> _Goal_:
Scan the entries below. List each line with "this".

> _Entries with model source code_:
========================
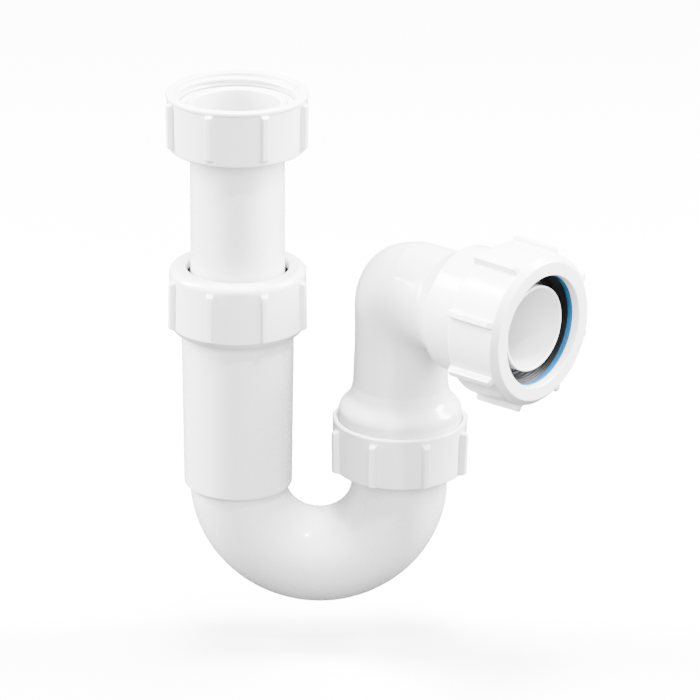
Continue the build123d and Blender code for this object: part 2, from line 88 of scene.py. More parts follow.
@dataclass(frozen=True)
class Finish:
    """A surface: its colour and gloss, and the grain and waves of its moulding."""

    name: str
    colour: tuple[float, float, float]
    roughness: float
    grain_mm: float
    grain_depth_mm: float
    wave_mm: float
    wave_depth_mm: float
    shade_spread: float
    coat: float = 0.0
    milkiness: float = 0.0
    shine: float = 0.5

    def material(self) -> bpy.types.Material:
        """Build the node material.

        Returns:
            A material that reads Object coordinates only.
        """
        made = bpy.data.materials.new(self.name)
        made.use_nodes = True
        nodes, links = made.node_tree.nodes, made.node_tree.links
        shader = nodes["Principled BSDF"]
        shader.inputs["IOR"].default_value = PLASTIC_IOR
        shader.inputs["Specular IOR Level"].default_value = self.shine
        shader.inputs["Coat Weight"].default_value = self.coat
        shader.inputs["Coat Roughness"].default_value = COAT_ROUGHNESS
        shader.inputs["Subsurface Weight"].default_value = self.milkiness
        shader.inputs["Subsurface Radius"].default_value = MILK_TINT
        shader.inputs["Subsurface Scale"].default_value = MILK_REACH * MM
        place = nodes.new("ShaderNodeTexCoord").outputs["Object"]

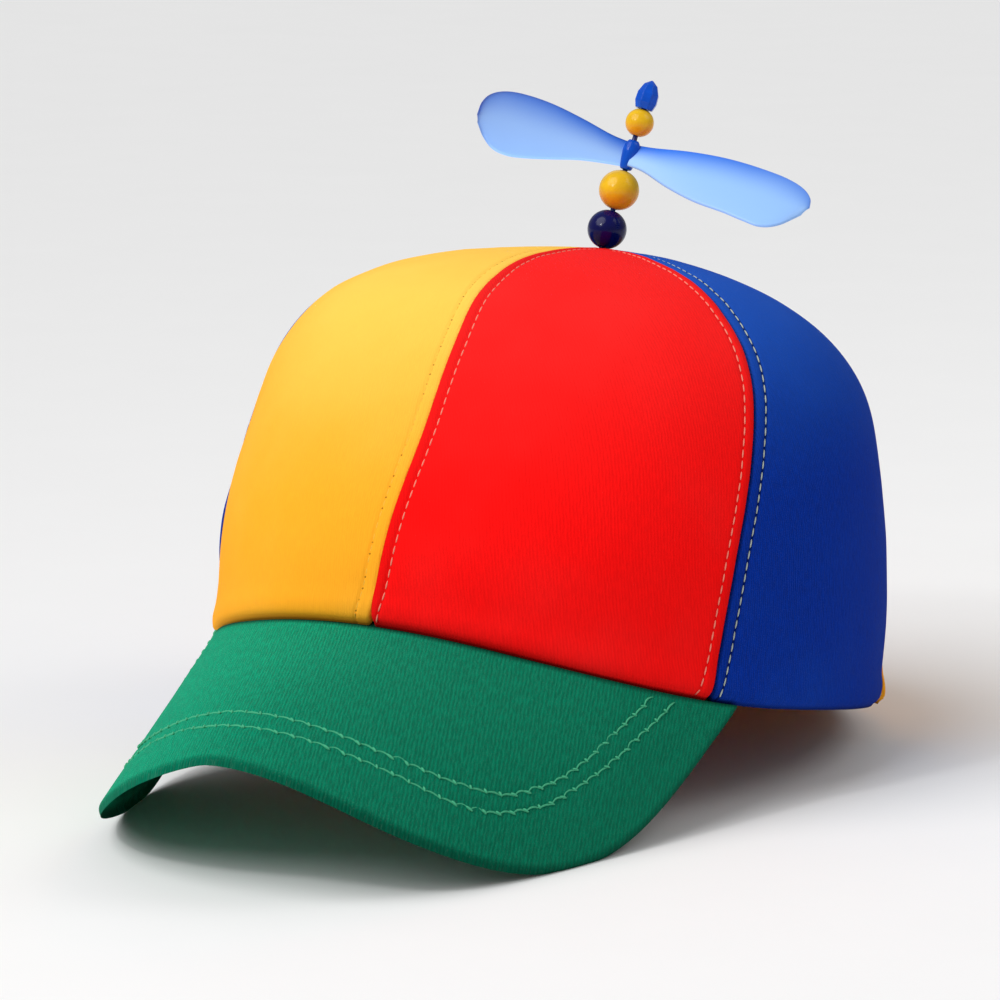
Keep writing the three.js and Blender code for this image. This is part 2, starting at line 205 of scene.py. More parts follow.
# Each row of stitches on the peak, from its middle outwards: (share of the half width, reach from the hem)
PEAK_STITCH_ROWS = {
    "inner": (
        (0, 0.0562), (0.2, 0.0548), (0.36, 0.0550), (0.52, 0.0545), (0.62, 0.0525),
        (0.67, 0.0495), (0.72, 0.041), (0.742, 0.032), (0.757, 0.0145), (0.767, 0.001),
    ),
    "outer": (
        (0, 0.0637), (0.2, 0.0615), (0.4, 0.0606), (0.56, 0.0612), (0.64, 0.0595), (0.69, 0.0562),
        (0.735, 0.0505), (0.758, 0.046), (0.79, 0.034), (0.807, 0.0246), (0.822, 0.009), (0.827, 0.001),
    ),
}
PEAK_ROW_STEPS = 110
# The peak's stitches lie a little deep, and between every two lies a knot, set back and slanting
STITCH_SINK = 0.00015
KNOT_LENGTH = 0.0017
KNOT_SPREAD = 0.0008
KNOT_SHIFT = 0.0004

# The post's pieces
CLEARANCE = 0.0003
POST_RADIUS = 0.0007
BEAD_BORE = 0.0010
NAVY_RADIUS = 0.00535
LARGE_RADIUS = 0.0055
SMALL_RADIUS = 0.0039
FINIAL_RADIUS = 0.0032
FINIAL_HEIGHT = 0.0079
FINIAL_GRIP = 0.0035
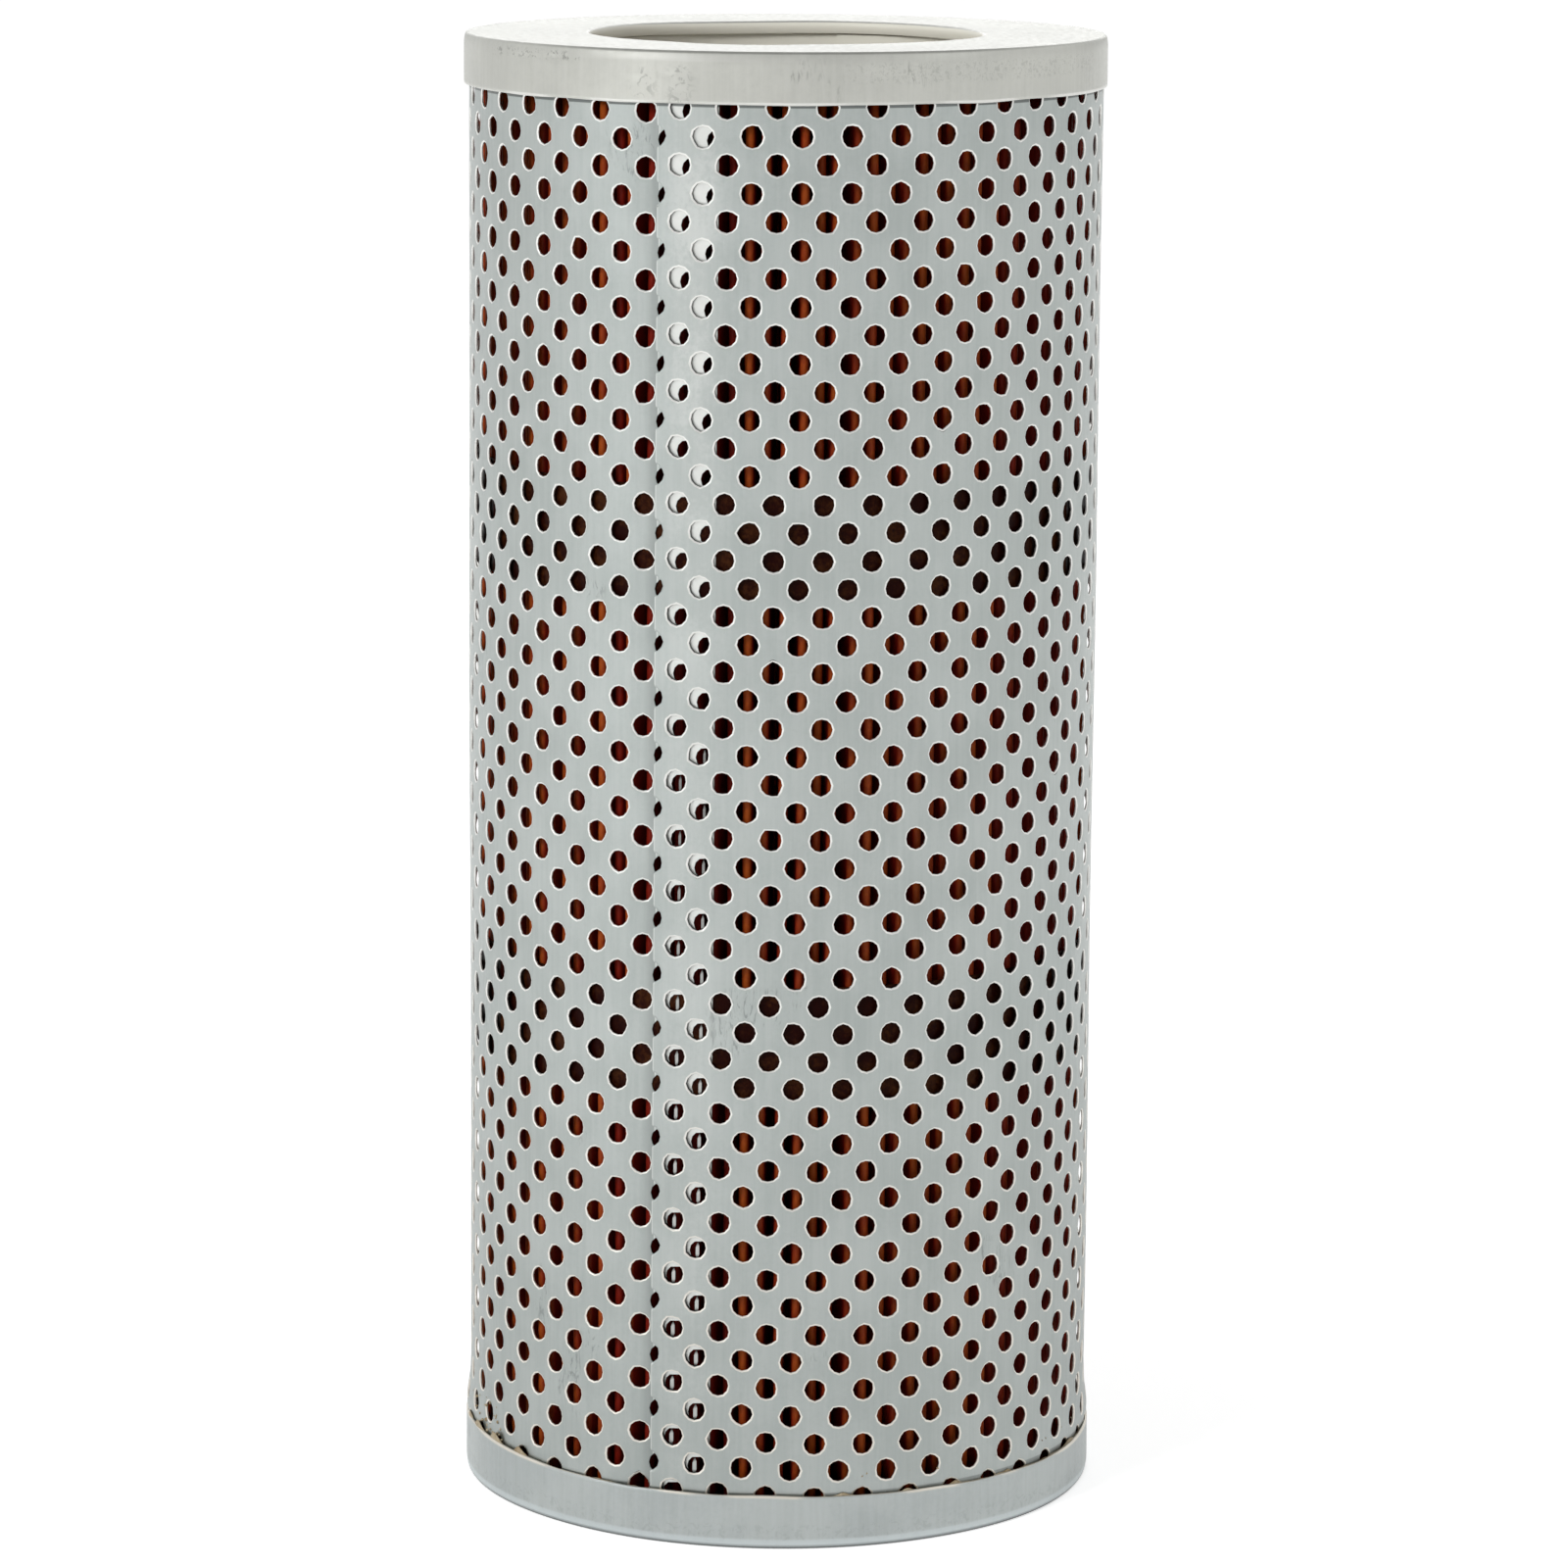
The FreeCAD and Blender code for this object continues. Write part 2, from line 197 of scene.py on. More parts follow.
========================
> _Correct output_:
Continue the build123d and Blender code for this object: part 2, from line 88 of scene.py. More parts follow.
Keep writing the three.js and Blender code for this image. This is part 2, starting at line 205 of scene.py. More parts follow.
The FreeCAD and Blender code for this object continues. Write part 2, from line 197 of scene.py on. More parts follow.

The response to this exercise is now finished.